The example below shows a trade in ROKU. The average daily range on Feb. 5 was 6.51% and the opening price was $39.97. That equates to an expected move of $2.60 after the open. For a more conservative estimate, we could assume that the price will move at least $2.10 (about 20% less than average), and place a target accordingly. Alternatively, we could simply use a reward:risk ratio fo 3:1, assuming the resulting target does not require the price to move more than $2.60.
Initially, the price moves up a bit but then drops. This is why we wait for at least three waves to unfold before taking a position. There is a brief rebound then a smaller drop. The price fails to make a lower low, and then breaks a consolidation to the upside and moves above the prior swing high and breaks back above the open.
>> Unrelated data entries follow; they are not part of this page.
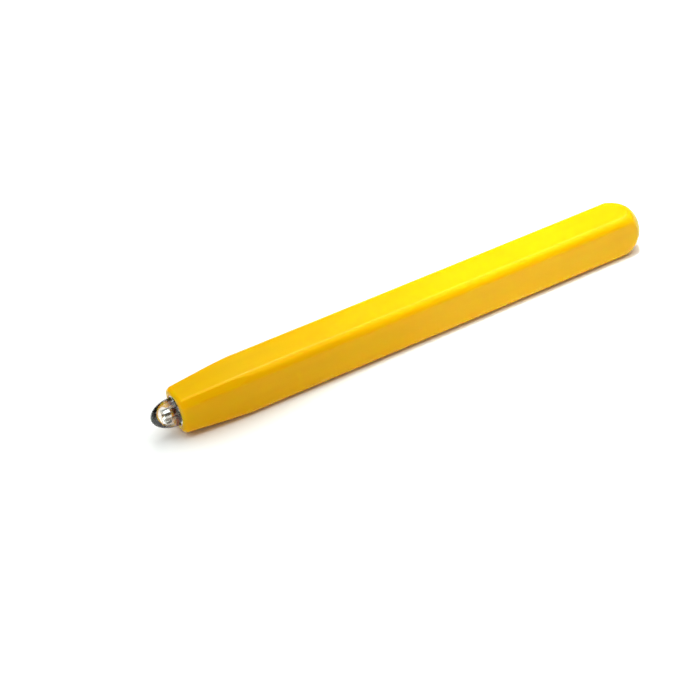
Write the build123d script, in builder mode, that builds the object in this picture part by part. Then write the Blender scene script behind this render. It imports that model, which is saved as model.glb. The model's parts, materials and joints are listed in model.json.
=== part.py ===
"""Counterfeit detector pen: a square pen torch with an ultraviolet LED in its nose.

Frame: the pen lies on one flat side. X runs along it from the LED to the tail, Z is up, and the
origin is under the middle of the pen, on the surface it lies on. Sizes are in millimetres.
"""

import os
from math import cos, radians, sqrt, tan

from build123d import *

# Body
half = 6.55                # half the width across two flat sides
corner_radius = 2.4        # rounding along the four long corners
barrel_length = 151.7
dome_length = 6.9          # how far the LED stands out of the front face

# Nose: each side tapers in a straight line and meets the body in a long arc
taper_angle = 4.1
taper_length = 12.8
blend_radius = 100.0
facet_start = 20.0         # how far behind the front face the corner facets begin
facet_depth = 0.2          # how deep a facet is cut into a rounded corner
rim_radius = 1.5

# Tail: a spherical crown with softened edges
crown_radius = 8.45
crown_edge_radius = 3.0

# LED
led_radius = 4.0
led_flange_radius = 4.6
led_flange_length = 1.5
lead_width = 0.5
lead_pitch = 2.54
cup_radius = 1.15
anvil_x = -3.2             # front of the reflector cup, measured from the front face

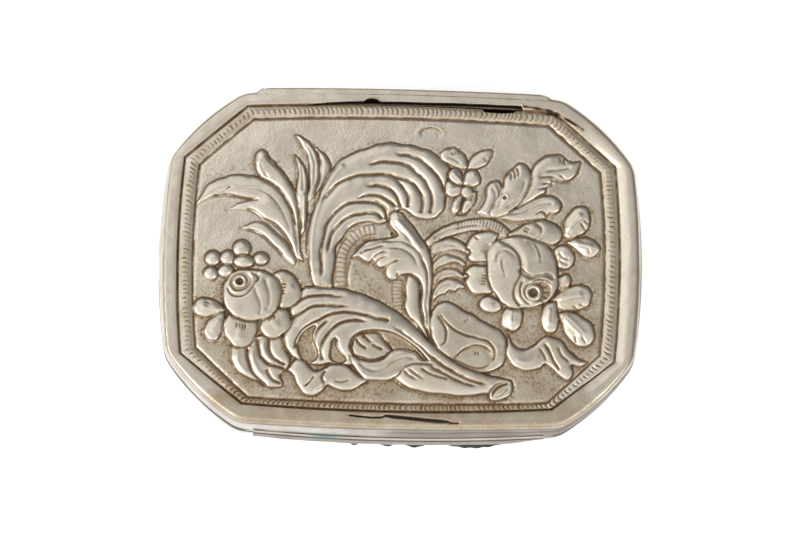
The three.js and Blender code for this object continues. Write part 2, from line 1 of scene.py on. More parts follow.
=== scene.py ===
"""A silver tobacco case: a deep eight-sided box with a hinged lid. The lid's cover is chased with leaves,
roses and ribbons inside a milled band. It is old: worn, tarnished in the hollows and split at the back.

Lengths are in millimetres until a mesh is made. +X runs along the hinge, -Y is the front, +Z is up.
"""

import math
from typing import NamedTuple

import bpy
import numpy as np
from mathutils import Matrix, Vector


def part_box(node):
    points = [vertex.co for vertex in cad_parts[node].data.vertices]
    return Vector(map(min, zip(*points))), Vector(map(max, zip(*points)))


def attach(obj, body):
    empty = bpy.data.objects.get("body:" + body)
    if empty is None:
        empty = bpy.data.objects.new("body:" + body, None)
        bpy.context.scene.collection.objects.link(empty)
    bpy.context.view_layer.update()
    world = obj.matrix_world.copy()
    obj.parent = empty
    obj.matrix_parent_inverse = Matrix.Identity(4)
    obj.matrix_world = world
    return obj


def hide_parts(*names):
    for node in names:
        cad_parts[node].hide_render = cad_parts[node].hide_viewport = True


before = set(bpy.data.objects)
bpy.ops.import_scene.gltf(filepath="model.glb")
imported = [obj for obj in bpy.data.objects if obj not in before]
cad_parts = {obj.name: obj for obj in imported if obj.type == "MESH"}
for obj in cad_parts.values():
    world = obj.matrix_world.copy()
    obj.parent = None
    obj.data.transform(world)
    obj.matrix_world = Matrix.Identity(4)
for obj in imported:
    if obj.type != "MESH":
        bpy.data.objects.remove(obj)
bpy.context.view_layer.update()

MM = 0.001
rng = np.random.default_rng(7)


def node_box(name):
    low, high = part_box(name)
    return np.array(low) / MM, np.array(high) / MM


# Sizes that the CAD model gives
COVER_LOW, COVER_HIGH = node_box("lid_cover")
SKIRT_LOW, SKIRT_HIGH = node_box("lid_skirt")
WALL_LOW, WALL_HIGH = node_box("body_wall")
BASE_LOW, BASE_HIGH = node_box("base_plate")
BEZEL_LOW, BEZEL_HIGH = node_box("mouth_bezel")
LIP_LOW, LIP_HIGH = node_box("thumb_lip")
PIN_LOW, PIN_HIGH = node_box("hinge_pin")
CHANNEL_HIGH = node_box("body_hinge_channel")[1]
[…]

The move above the open or the prior swing high could be used as an entry, as both signaled the price could be heading higher and that the stock had put in its morning low.
A long trade is taken at $39.97/98, and a stop loss goes below the recent low at $39.50. A stop loss could also be placed below the slightly higher low, at $39.60. Let’s use the $39.98 entry and $39.50 stop loss. The risk is $0.48. If we place a target at 3:1, our target goes at 3 X $0.48 + 39.98 = $41.42. To reach our target the price will have only had to move $1.92…well below our conservative estimate of $2.10 and our average of $2.60.
The target is one potential exit method. Another exit method is the trailing stop loss. This is when the stop loss moves to lock in profit as the price moves favorably. Trailing stop losses are discussed in Consistent Ways to Take Profits.
Daily Range Day Trading Strategy Considerations
There are subjective elements to this strategy and multiple ways to trade it. This is the basic idea, but you need to more precisely define how you will trade it.
We are using an average of the daily range, which means any given day could be very different from the average. Some days will move more than the average, and other days will move less. A few very volatile days, which aren’t typical, can skew the average, making you think it is bigger than it actually is. Utilize the tactics in the Fine-Tuning Targets section to aid in target placement.
It is possible this strategy could be used to make one big trade a day. If used more for informational purposes, once the initial trade signal occurs, mark the expected daily range on your chart and take multiple trades within that area.
Your stock selection process for this strategy—and how that stock aligns with the average daily range statistic you use—is just as important as how the strategy is implemented.
Being able to actually implement this strategy will take a lot of practice. These trades occur in fast market conditions, and you always have to be ready for what you will do next.
Make sure the stock can handle the position size you’re trading by viewing a Level II. We need to get in and out quickly, so trade stocks that typically have liquidity at each level to allow for this. Slippage will occur on some trades.
Keep risk on any single trade to 1% or less of the trading account balance.
Daily Range Day Trading Strategy – Final Word
This method has multiple applications, not just the basic strategy discussed here. It seems easy, but practice it first, implementing your own personal guidelines for how you will trade it. You are making a lot of calculations on the fly, and in those initial minutes when the price is moving like crazy it’s easy to make a mistake, or get turned around and forget what you are looking for. I prefer trading this strategy with volatile stocks. Practice in a demo account before trading with real capital.
A daily range average doesn’t tell you how much a stock will actually move today. Some days the stock will move less, and some days it will move more than the average. The average is only a guideline for establishing areas where the price, on average, is likely to move to.